* Given problem
Reproduce each line exactly, including spacing and punctuation.

* Data supplied

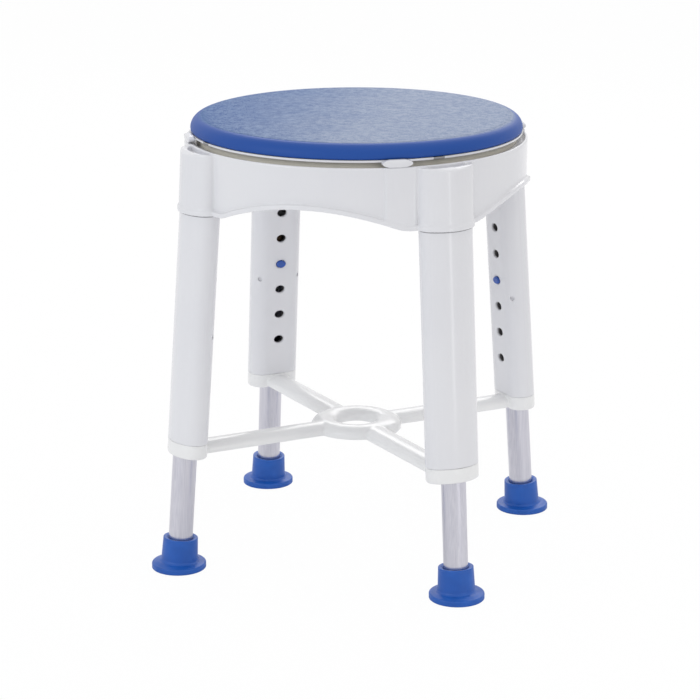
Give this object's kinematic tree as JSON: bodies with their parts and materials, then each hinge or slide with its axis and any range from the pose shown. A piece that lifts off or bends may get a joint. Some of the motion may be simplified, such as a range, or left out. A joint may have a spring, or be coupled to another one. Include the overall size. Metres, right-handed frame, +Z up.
{
  "type": "swivel shower stool",
  "caption": "Round padded shower stool that swivels on a moulded frame, with splayed legs that adjust in height by snap buttons and a ring brace.",
  "frame": {"origin": "on the floor, under the axis of the seat", "axes": "+Z up along the swivel axis, +X towards the stool's right, -Y towards its front"},
  "size_m": [0.3664, 0.3664, 0.4715],
  "materials": {
    "white_plastic": "glossy moulded polypropylene",
    "blue_pad": "integral skin foam, smooth edge and finely textured top",
    "blue_rubber": "satin moulded rubber",
    "blue_plastic": "glossy moulded button",
    "anodised_tube": "satin anodised, drawn tube",
    "bearing_plastic": "natural acetal",
    "zinc_steel": "zinc plated",
    "spring_steel": "stainless strip"
  },
  "bodies": {
    "stand": {"frame": "white_plastic", "cross_brace": "white_plastic", "brace_screws": "zinc_steel", "sleeve_screws": "zinc_steel", "clip_screws": "zinc_steel", "glide_ring": "bearing_plastic", "hub_bush": "bearing_plastic", "seat_clip_1": "white_plastic", "seat_clip_2": "white_plastic", "seat_clip_3": "white_plastic", "seat_clip_4": "white_plastic", "leg_sleeve_front_left": "white_plastic", "sleeve_liner_front_left": "bearing_plastic", "leg_sleeve_front_right": "white_plastic", "sleeve_liner_front_right": "bearing_plastic", "leg_sleeve_back_right": "white_plastic", "sleeve_liner_back_right": "bearing_plastic", "leg_sleeve_back_left": "white_plastic", "sleeve_liner_back_left": "bearing_plastic"},
    "seat": {"seat_pan": "white_plastic", "seat_pad": "blue_pad", "edge_ring": "bearing_plastic", "pivot_bolt": "zinc_steel", "pivot_washer": "zinc_steel", "pivot_nut": "zinc_steel"},
    "leg_front_left": {"leg_tube_front_left": "anodised_tube", "tube_cap_front_left": "bearing_plastic", "snap_spring_front_left": "spring_steel", "foot_front_left": "blue_rubber", "foot_washer_front_left": "zinc_steel"},
    "button_front_left": {"snap_button_front_left": "blue_plastic"},
    "leg_front_right": {"leg_tube_front_right": "anodised_tube", "tube_cap_front_right": "bearing_plastic", "snap_spring_front_right": "spring_steel", "foot_front_right": "blue_rubber", "foot_washer_front_right": "zinc_steel"},
    "button_front_right": {"snap_button_front_right": "blue_plastic"},
    "leg_back_right": {"leg_tube_back_right": "anodised_tube", "tube_cap_back_right": "bearing_plastic", "snap_spring_back_right": "spring_steel", "foot_back_right": "blue_rubber", "foot_washer_back_right": "zinc_steel"},
    "button_back_right": {"snap_button_back_right": "blue_plastic"},
    "leg_back_left": {"leg_tube_back_left": "anodised_tube", "tube_cap_back_left": "bearing_plastic", "snap_spring_back_left": "spring_steel", "foot_back_left": "blue_rubber", "foot_washer_back_left": "zinc_steel"},
    "button_back_left": {"snap_button_back_left": "blue_plastic"}
  },
  "joints": [
    {"name": "seat_swivel", "type": "hinge", "parent": "stand", "child": "seat", "pos_m": [0, 0, 0.455], "axis": [0, 0, 1], "continuous": true},
    {"name": "leg_slide_front_left", "type": "slide", "parent": "stand", "child": "leg_front_left", "axis": [-0.0528, -0.0528, -0.9972], "range_m": [-0.06, 0.09], "deforming": ["snap_button_front_left", "snap_spring_front_left"]},
    {"name": "button_press_front_left", "type": "slide", "parent": "leg_front_left", "child": "button_front_left", "axis": [-0.7051, -0.7051, 0.0746], "range_m": [0, 0.0075], "stiffness_N_per_m": 400, "springref_m": -0.004, "deforming": ["snap_spring_front_left"]},
    {"name": "leg_slide_front_right", "type": "slide", "parent": "stand", "child": "leg_front_right", "axis": [0.0528, -0.0528, -0.9972], "range_m": [-0.06, 0.09], "deforming": ["snap_button_front_right", "snap_spring_front_right"]},
    {"name": "button_press_front_right", "type": "slide", "parent": "leg_front_right", "child": "button_front_right", "axis": [0.7051, -0.7051, 0.0746], "range_m": [0, 0.0075], "stiffness_N_per_m": 400, "springref_m": -0.004, "deforming": ["snap_spring_front_right"]},
    {"name": "leg_slide_back_right", "type": "slide", "parent": "stand", "child": "leg_back_right", "axis": [0.0528, 0.0528, -0.9972], "range_m": [-0.06, 0.09], "deforming": ["snap_button_back_right", "snap_spring_back_right"]},
    {"name": "button_press_back_right", "type": "slide", "parent": "leg_back_right", "child": "button_back_right", "axis": [0.7051, 0.7051, 0.0746], "range_m": [0, 0.0075], "stiffness_N_per_m": 400, "springref_m": -0.004, "deforming": ["snap_spring_back_right"]},
    {"name": "leg_slide_back_left", "type": "slide", "parent": "stand", "child": "leg_back_left", "axis": [-0.0528, 0.0528, -0.9972], "range_m": [-0.06, 0.09], "deforming": ["snap_button_back_left", "snap_spring_back_left"]},
    {"name": "button_press_back_left", "type": "slide", "parent": "leg_back_left", "child": "button_back_left", "axis": [-0.7051, 0.7051, 0.0746], "range_m": [0, 0.0075], "stiffness_N_per_m": 400, "springref_m": -0.004, "deforming": ["snap_spring_back_left"]}
  ]
}
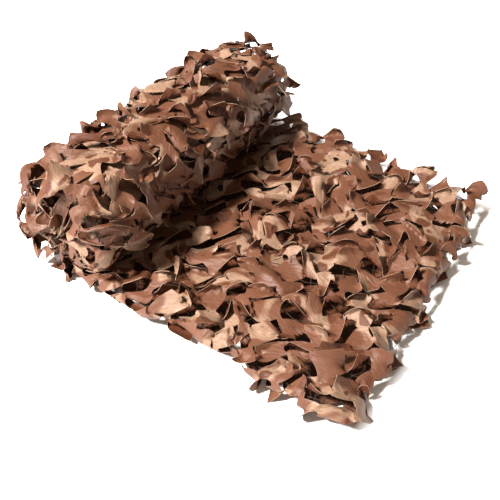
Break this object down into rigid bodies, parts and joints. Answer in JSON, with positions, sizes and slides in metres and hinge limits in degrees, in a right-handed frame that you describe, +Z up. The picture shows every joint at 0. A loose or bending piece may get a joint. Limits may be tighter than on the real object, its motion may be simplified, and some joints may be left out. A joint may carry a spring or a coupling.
{
  "type": "camouflage netting",
  "caption": "Camouflage netting: cloth slit into curled leaves over a knotted carrier net, folded lengthwise, half rolled up and half laid out flat.",
  "frame": {"origin": "middle of the part's footprint, on the surface it lies on", "axes": "+X along the loose stretch, away from the roll; +Y along the roll, from the folded side to the cut edges; +Z up"},
  "size_m": [0.888, 0.7732, 0.2984],
  "materials": {
    "leaf_cloth": "thin coated woven cloth, satin, desert brown",
    "net_cord": "matte twisted cord, dark olive brown"
  },
  "bodies": {
    "root": {"rolled_net": "leaf_cloth", "loose_leaf_cloth": "leaf_cloth", "carrier_net": "net_cord"}
  },
  "joints": []
}
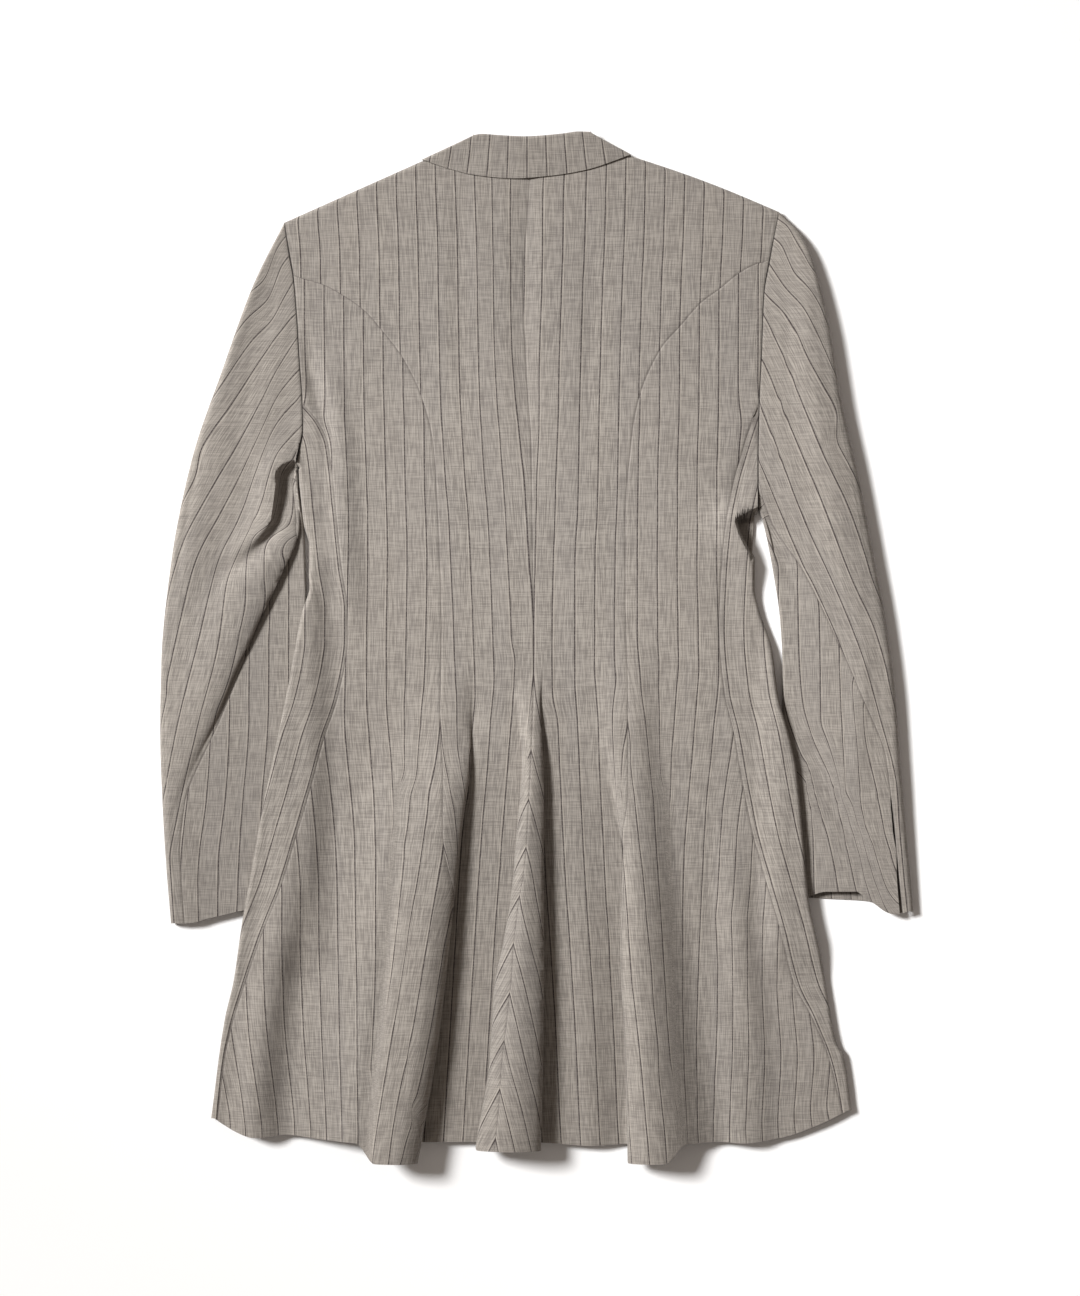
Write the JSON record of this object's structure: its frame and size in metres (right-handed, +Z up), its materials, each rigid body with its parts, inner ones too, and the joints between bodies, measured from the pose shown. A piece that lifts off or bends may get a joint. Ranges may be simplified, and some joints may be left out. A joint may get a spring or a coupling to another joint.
{
  "type": "flared jacket",
  "caption": "Fitted long-sleeved jacket with princess seams, a small stand collar with a fall and a flared skirt, laid flat on its front with the back up",
  "frame": {"origin": "on the surface the jacket lies on, under the middle of its overall length and width", "axes": "+X across the back towards the sleeve on the right of the picture, +Y from the hem up to the collar, +Z up from the surface, out of the back"},
  "size_m": [0.627, 0.8605, 0.032],
  "materials": {
    "back_cloth": "fine worsted, matt, with dark pinstripes 16 mm apart",
    "front_cloth": "fine worsted, matt, with dark pinstripes 16 mm apart",
    "sleeve_cloth": "fine worsted, matt, with dark pinstripes 16 mm apart",
    "collar_cloth": "fine worsted, matt, with dark pinstripes 16 mm apart"
  },
  "bodies": {
    "root": {"back_centre_left": "back_cloth", "back_centre_right": "back_cloth", "back_side_left": "back_cloth", "back_side_right": "back_cloth", "front_left": "front_cloth", "front_right": "front_cloth", "upper_sleeve_left": "sleeve_cloth", "upper_sleeve_right": "sleeve_cloth", "under_sleeve_left": "sleeve_cloth", "under_sleeve_right": "sleeve_cloth", "collar": "collar_cloth", "collar_stand": "collar_cloth"}
  },
  "joints": []
}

* Solution to the exercise
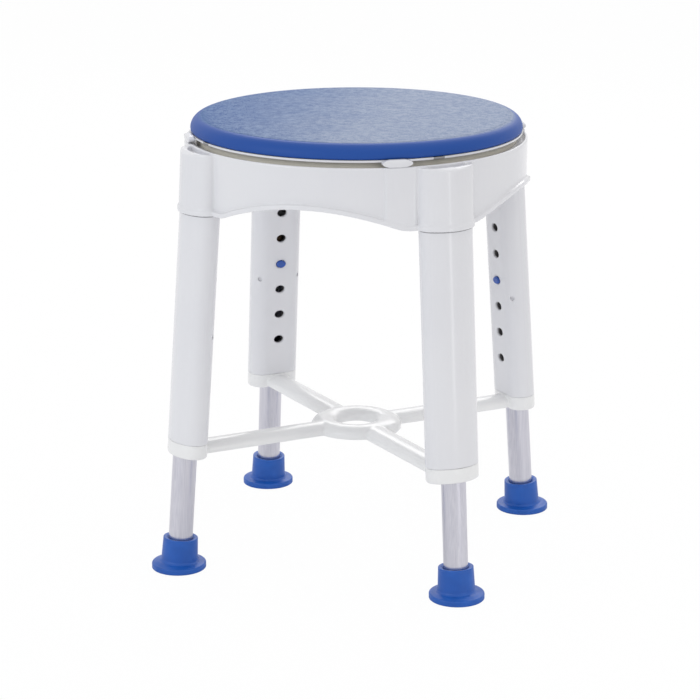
Give this object's kinematic tree as JSON: bodies with their parts and materials, then each hinge or slide with its axis and any range from the pose shown. A piece that lifts off or bends may get a joint. Some of the motion may be simplified, such as a range, or left out. A joint may have a spring, or be coupled to another one. Include the overall size. Metres, right-handed frame, +Z up.
{
  "type": "swivel shower stool",
  "caption": "Round padded shower stool that swivels on a moulded frame, with splayed legs that adjust in height by snap buttons and a ring brace.",
  "frame": {"origin": "on the floor, under the axis of the seat", "axes": "+Z up along the swivel axis, +X towards the stool's right, -Y towards its front"},
  "size_m": [0.3664, 0.3664, 0.4715],
  "materials": {
    "white_plastic": "glossy moulded polypropylene",
    "blue_pad": "integral skin foam, smooth edge and finely textured top",
    "blue_rubber": "satin moulded rubber",
    "blue_plastic": "glossy moulded button",
    "anodised_tube": "satin anodised, drawn tube",
    "bearing_plastic": "natural acetal",
    "zinc_steel": "zinc plated",
    "spring_steel": "stainless strip"
  },
  "bodies": {
    "stand": {"frame": "white_plastic", "cross_brace": "white_plastic", "brace_screws": "zinc_steel", "sleeve_screws": "zinc_steel", "clip_screws": "zinc_steel", "glide_ring": "bearing_plastic", "hub_bush": "bearing_plastic", "seat_clip_1": "white_plastic", "seat_clip_2": "white_plastic", "seat_clip_3": "white_plastic", "seat_clip_4": "white_plastic", "leg_sleeve_front_left": "white_plastic", "sleeve_liner_front_left": "bearing_plastic", "leg_sleeve_front_right": "white_plastic", "sleeve_liner_front_right": "bearing_plastic", "leg_sleeve_back_right": "white_plastic", "sleeve_liner_back_right": "bearing_plastic", "leg_sleeve_back_left": "white_plastic", "sleeve_liner_back_left": "bearing_plastic"},
    "seat": {"seat_pan": "white_plastic", "seat_pad": "blue_pad", "edge_ring": "bearing_plastic", "pivot_bolt": "zinc_steel", "pivot_washer": "zinc_steel", "pivot_nut": "zinc_steel"},
    "leg_front_left": {"leg_tube_front_left": "anodised_tube", "tube_cap_front_left": "bearing_plastic", "snap_spring_front_left": "spring_steel", "foot_front_left": "blue_rubber", "foot_washer_front_left": "zinc_steel"},
    "button_front_left": {"snap_button_front_left": "blue_plastic"},
    "leg_front_right": {"leg_tube_front_right": "anodised_tube", "tube_cap_front_right": "bearing_plastic", "snap_spring_front_right": "spring_steel", "foot_front_right": "blue_rubber", "foot_washer_front_right": "zinc_steel"},
    "button_front_right": {"snap_button_front_right": "blue_plastic"},
    "leg_back_right": {"leg_tube_back_right": "anodised_tube", "tube_cap_back_right": "bearing_plastic", "snap_spring_back_right": "spring_steel", "foot_back_right": "blue_rubber", "foot_washer_back_right": "zinc_steel"},
    "button_back_right": {"snap_button_back_right": "blue_plastic"},
    "leg_back_left": {"leg_tube_back_left": "anodised_tube", "tube_cap_back_left": "bearing_plastic", "snap_spring_back_left": "spring_steel", "foot_back_left": "blue_rubber", "foot_washer_back_left": "zinc_steel"},
    "button_back_left": {"snap_button_back_left": "blue_plastic"}
  },
  "joints": [
    {"name": "seat_swivel", "type": "hinge", "parent": "stand", "child": "seat", "pos_m": [0, 0, 0.455], "axis": [0, 0, 1], "continuous": true},
    {"name": "leg_slide_front_left", "type": "slide", "parent": "stand", "child": "leg_front_left", "axis": [-0.0528, -0.0528, -0.9972], "range_m": [-0.06, 0.09], "deforming": ["snap_button_front_left", "snap_spring_front_left"]},
    {"name": "button_press_front_left", "type": "slide", "parent": "leg_front_left", "child": "button_front_left", "axis": [-0.7051, -0.7051, 0.0746], "range_m": [0, 0.0075], "stiffness_N_per_m": 400, "springref_m": -0.004, "deforming": ["snap_spring_front_left"]},
    {"name": "leg_slide_front_right", "type": "slide", "parent": "stand", "child": "leg_front_right", "axis": [0.0528, -0.0528, -0.9972], "range_m": [-0.06, 0.09], "deforming": ["snap_button_front_right", "snap_spring_front_right"]},
    {"name": "button_press_front_right", "type": "slide", "parent": "leg_front_right", "child": "button_front_right", "axis": [0.7051, -0.7051, 0.0746], "range_m": [0, 0.0075], "stiffness_N_per_m": 400, "springref_m": -0.004, "deforming": ["snap_spring_front_right"]},
    {"name": "leg_slide_back_right", "type": "slide", "parent": "stand", "child": "leg_back_right", "axis": [0.0528, 0.0528, -0.9972], "range_m": [-0.06, 0.09], "deforming": ["snap_button_back_right", "snap_spring_back_right"]},
    {"name": "button_press_back_right", "type": "slide", "parent": "leg_back_right", "child": "button_back_right", "axis": [0.7051, 0.7051, 0.0746], "range_m": [0, 0.0075], "stiffness_N_per_m": 400, "springref_m": -0.004, "deforming": ["snap_spring_back_right"]},
    {"name": "leg_slide_back_left", "type": "slide", "parent": "stand", "child": "leg_back_left", "axis": [-0.0528, 0.0528, -0.9972], "range_m": [-0.06, 0.09], "deforming": ["snap_button_back_left", "snap_spring_back_left"]},
    {"name": "button_press_back_left", "type": "slide", "parent": "leg_back_left", "child": "button_back_left", "axis": [-0.7051, 0.7051, 0.0746], "range_m": [0, 0.0075], "stiffness_N_per_m": 400, "springref_m": -0.004, "deforming": ["snap_spring_back_left"]}
  ]
}
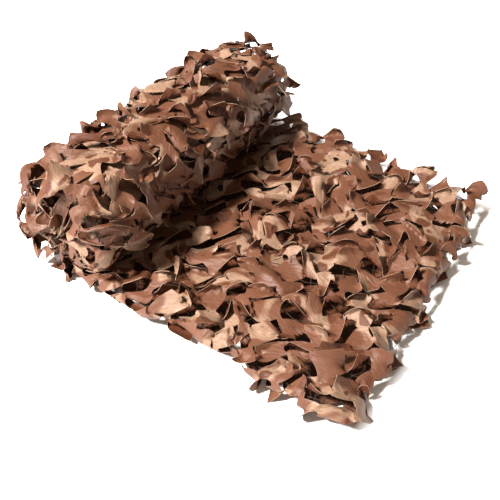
Break this object down into rigid bodies, parts and joints. Answer in JSON, with positions, sizes and slides in metres and hinge limits in degrees, in a right-handed frame that you describe, +Z up. The picture shows every joint at 0. A loose or bending piece may get a joint. Limits may be tighter than on the real object, its motion may be simplified, and some joints may be left out. A joint may carry a spring or a coupling.
{
  "type": "camouflage netting",
  "caption": "Camouflage netting: cloth slit into curled leaves over a knotted carrier net, folded lengthwise, half rolled up and half laid out flat.",
  "frame": {"origin": "middle of the part's footprint, on the surface it lies on", "axes": "+X along the loose stretch, away from the roll; +Y along the roll, from the folded side to the cut edges; +Z up"},
  "size_m": [0.888, 0.7732, 0.2984],
  "materials": {
    "leaf_cloth": "thin coated woven cloth, satin, desert brown",
    "net_cord": "matte twisted cord, dark olive brown"
  },
  "bodies": {
    "root": {"rolled_net": "leaf_cloth", "loose_leaf_cloth": "leaf_cloth", "carrier_net": "net_cord"}
  },
  "joints": []
}
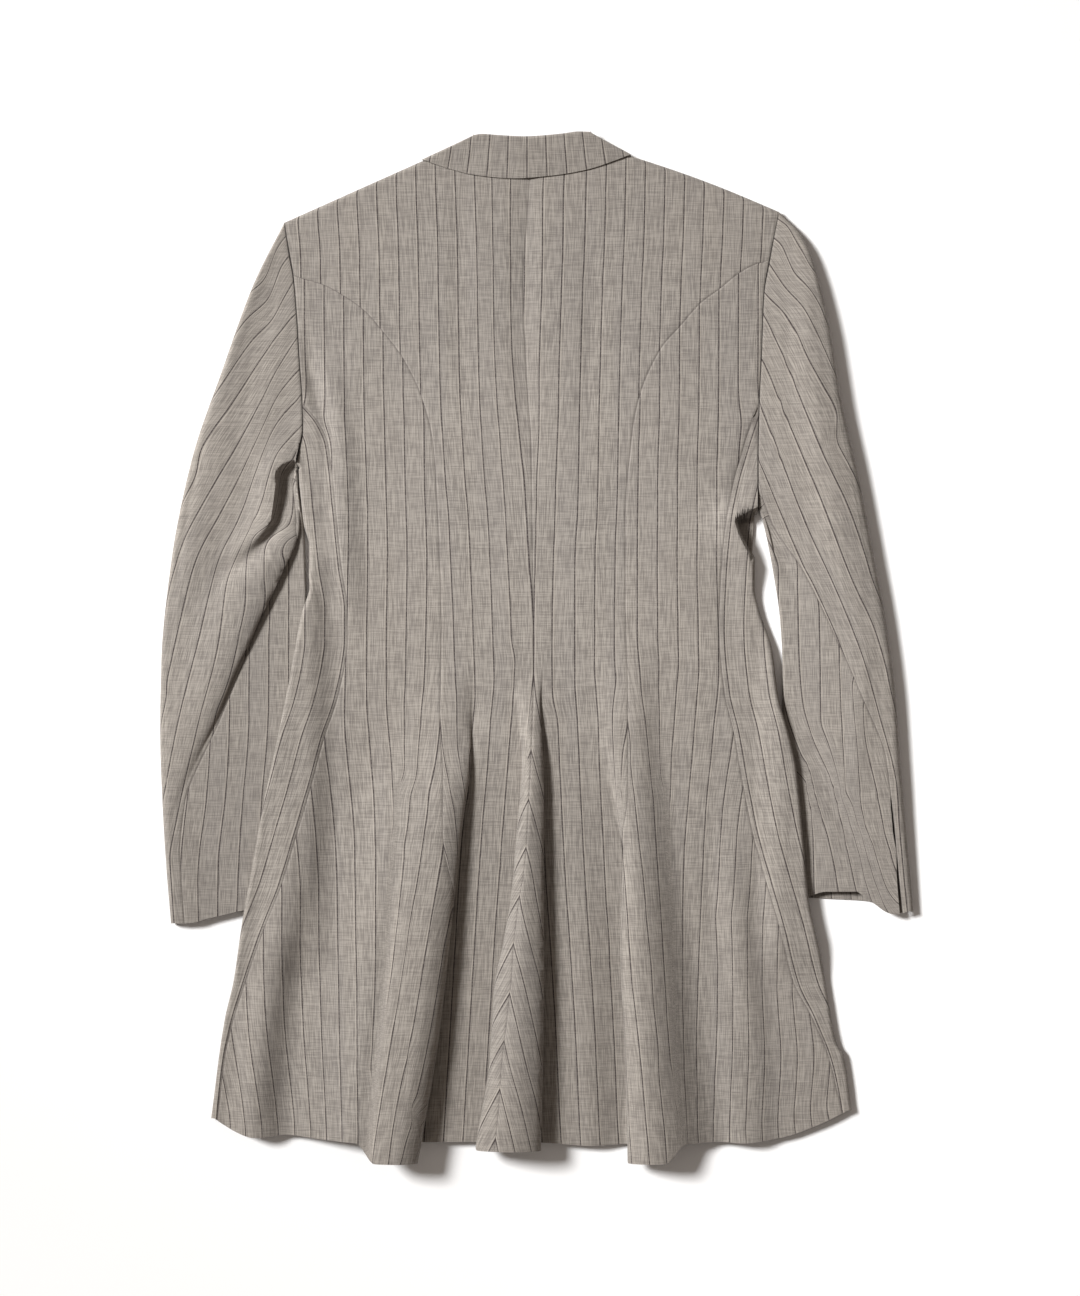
Write the JSON record of this object's structure: its frame and size in metres (right-handed, +Z up), its materials, each rigid body with its parts, inner ones too, and the joints between bodies, measured from the pose shown. A piece that lifts off or bends may get a joint. Ranges may be simplified, and some joints may be left out. A joint may get a spring or a coupling to another joint.
{
  "type": "flared jacket",
  "caption": "Fitted long-sleeved jacket with princess seams, a small stand collar with a fall and a flared skirt, laid flat on its front with the back up",
  "frame": {"origin": "on the surface the jacket lies on, under the middle of its overall length and width", "axes": "+X across the back towards the sleeve on the right of the picture, +Y from the hem up to the collar, +Z up from the surface, out of the back"},
  "size_m": [0.627, 0.8605, 0.032],
  "materials": {
    "back_cloth": "fine worsted, matt, with dark pinstripes 16 mm apart",
    "front_cloth": "fine worsted, matt, with dark pinstripes 16 mm apart",
    "sleeve_cloth": "fine worsted, matt, with dark pinstripes 16 mm apart",
    "collar_cloth": "fine worsted, matt, with dark pinstripes 16 mm apart"
  },
  "bodies": {
    "root": {"back_centre_left": "back_cloth", "back_centre_right": "back_cloth", "back_side_left": "back_cloth", "back_side_right": "back_cloth", "front_left": "front_cloth", "front_right": "front_cloth", "upper_sleeve_left": "sleeve_cloth", "upper_sleeve_right": "sleeve_cloth", "under_sleeve_left": "sleeve_cloth", "under_sleeve_right": "sleeve_cloth", "collar": "collar_cloth", "collar_stand": "collar_cloth"}
  },
  "joints": []
}